__Given data__.
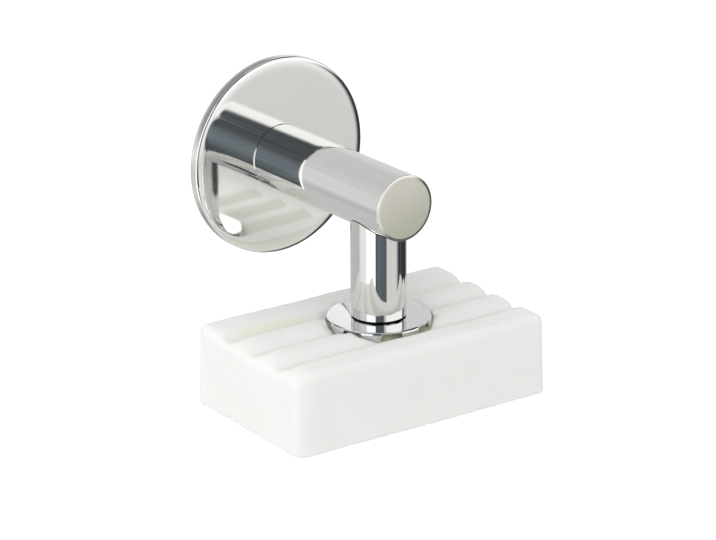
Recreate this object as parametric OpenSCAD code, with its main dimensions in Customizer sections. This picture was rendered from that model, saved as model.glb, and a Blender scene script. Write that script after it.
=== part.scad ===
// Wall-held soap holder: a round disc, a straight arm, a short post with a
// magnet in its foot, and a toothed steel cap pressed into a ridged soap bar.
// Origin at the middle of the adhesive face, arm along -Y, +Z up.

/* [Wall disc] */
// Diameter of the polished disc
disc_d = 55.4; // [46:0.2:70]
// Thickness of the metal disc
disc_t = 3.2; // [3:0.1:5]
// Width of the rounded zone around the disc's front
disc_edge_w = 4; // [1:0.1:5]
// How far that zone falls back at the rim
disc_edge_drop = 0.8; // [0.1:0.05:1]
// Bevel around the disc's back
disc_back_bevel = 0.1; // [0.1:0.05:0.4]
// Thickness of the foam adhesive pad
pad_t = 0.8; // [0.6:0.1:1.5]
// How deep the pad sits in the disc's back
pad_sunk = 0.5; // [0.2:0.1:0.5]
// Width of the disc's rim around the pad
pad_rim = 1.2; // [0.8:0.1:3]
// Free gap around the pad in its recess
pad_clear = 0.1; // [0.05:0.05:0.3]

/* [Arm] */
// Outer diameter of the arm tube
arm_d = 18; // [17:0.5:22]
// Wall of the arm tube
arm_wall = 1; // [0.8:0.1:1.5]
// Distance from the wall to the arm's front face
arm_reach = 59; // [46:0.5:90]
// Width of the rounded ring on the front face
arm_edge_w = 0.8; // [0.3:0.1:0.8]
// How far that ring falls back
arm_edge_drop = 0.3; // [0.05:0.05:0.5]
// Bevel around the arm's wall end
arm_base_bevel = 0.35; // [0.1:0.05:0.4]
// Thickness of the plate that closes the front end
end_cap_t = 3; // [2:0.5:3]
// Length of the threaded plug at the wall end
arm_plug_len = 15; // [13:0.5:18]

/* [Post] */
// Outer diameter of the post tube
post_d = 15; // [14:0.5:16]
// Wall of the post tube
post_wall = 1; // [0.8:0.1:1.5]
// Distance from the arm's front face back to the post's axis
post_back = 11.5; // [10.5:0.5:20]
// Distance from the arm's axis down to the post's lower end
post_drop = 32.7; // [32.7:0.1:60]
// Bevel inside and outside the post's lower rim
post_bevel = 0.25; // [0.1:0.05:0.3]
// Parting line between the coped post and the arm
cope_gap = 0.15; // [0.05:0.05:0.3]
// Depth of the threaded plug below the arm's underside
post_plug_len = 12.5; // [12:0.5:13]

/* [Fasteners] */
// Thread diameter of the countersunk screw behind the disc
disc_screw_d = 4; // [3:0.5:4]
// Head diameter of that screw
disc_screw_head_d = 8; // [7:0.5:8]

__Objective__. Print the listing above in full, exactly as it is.

__Result for this exercise__.
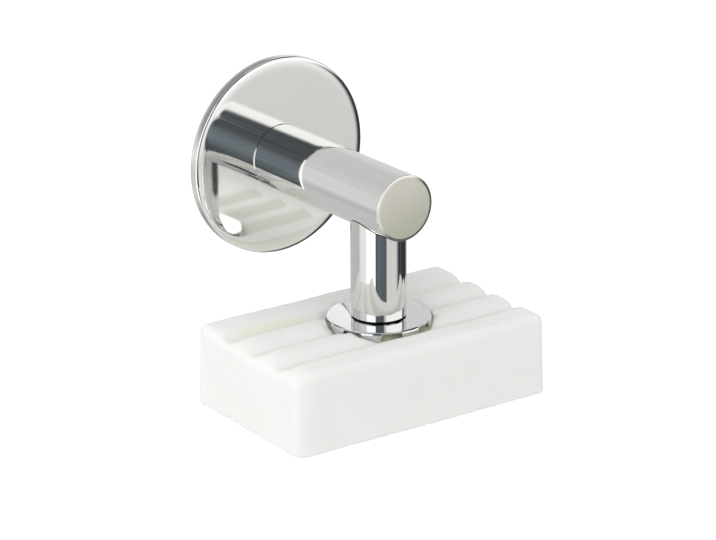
Recreate this object as parametric OpenSCAD code, with its main dimensions in Customizer sections. This picture was rendered from that model, saved as model.glb, and a Blender scene script. Write that script after it.
=== part.scad ===
// Wall-held soap holder: a round disc, a straight arm, a short post with a
// magnet in its foot, and a toothed steel cap pressed into a ridged soap bar.
// Origin at the middle of the adhesive face, arm along -Y, +Z up.

/* [Wall disc] */
// Diameter of the polished disc
disc_d = 55.4; // [46:0.2:70]
// Thickness of the metal disc
disc_t = 3.2; // [3:0.1:5]
// Width of the rounded zone around the disc's front
disc_edge_w = 4; // [1:0.1:5]
// How far that zone falls back at the rim
disc_edge_drop = 0.8; // [0.1:0.05:1]
// Bevel around the disc's back
disc_back_bevel = 0.1; // [0.1:0.05:0.4]
// Thickness of the foam adhesive pad
pad_t = 0.8; // [0.6:0.1:1.5]
// How deep the pad sits in the disc's back
pad_sunk = 0.5; // [0.2:0.1:0.5]
// Width of the disc's rim around the pad
pad_rim = 1.2; // [0.8:0.1:3]
// Free gap around the pad in its recess
pad_clear = 0.1; // [0.05:0.05:0.3]

/* [Arm] */
// Outer diameter of the arm tube
arm_d = 18; // [17:0.5:22]
// Wall of the arm tube
arm_wall = 1; // [0.8:0.1:1.5]
// Distance from the wall to the arm's front face
arm_reach = 59; // [46:0.5:90]
// Width of the rounded ring on the front face
arm_edge_w = 0.8; // [0.3:0.1:0.8]
// How far that ring falls back
arm_edge_drop = 0.3; // [0.05:0.05:0.5]
// Bevel around the arm's wall end
arm_base_bevel = 0.35; // [0.1:0.05:0.4]
// Thickness of the plate that closes the front end
end_cap_t = 3; // [2:0.5:3]
// Length of the threaded plug at the wall end
arm_plug_len = 15; // [13:0.5:18]

/* [Post] */
// Outer diameter of the post tube
post_d = 15; // [14:0.5:16]
// Wall of the post tube
post_wall = 1; // [0.8:0.1:1.5]
// Distance from the arm's front face back to the post's axis
post_back = 11.5; // [10.5:0.5:20]
// Distance from the arm's axis down to the post's lower end
post_drop = 32.7; // [32.7:0.1:60]
// Bevel inside and outside the post's lower rim
post_bevel = 0.25; // [0.1:0.05:0.3]
// Parting line between the coped post and the arm
cope_gap = 0.15; // [0.05:0.05:0.3]
// Depth of the threaded plug below the arm's underside
post_plug_len = 12.5; // [12:0.5:13]

/* [Fasteners] */
// Thread diameter of the countersunk screw behind the disc
disc_screw_d = 4; // [3:0.5:4]
// Head diameter of that screw
disc_screw_head_d = 8; // [7:0.5:8]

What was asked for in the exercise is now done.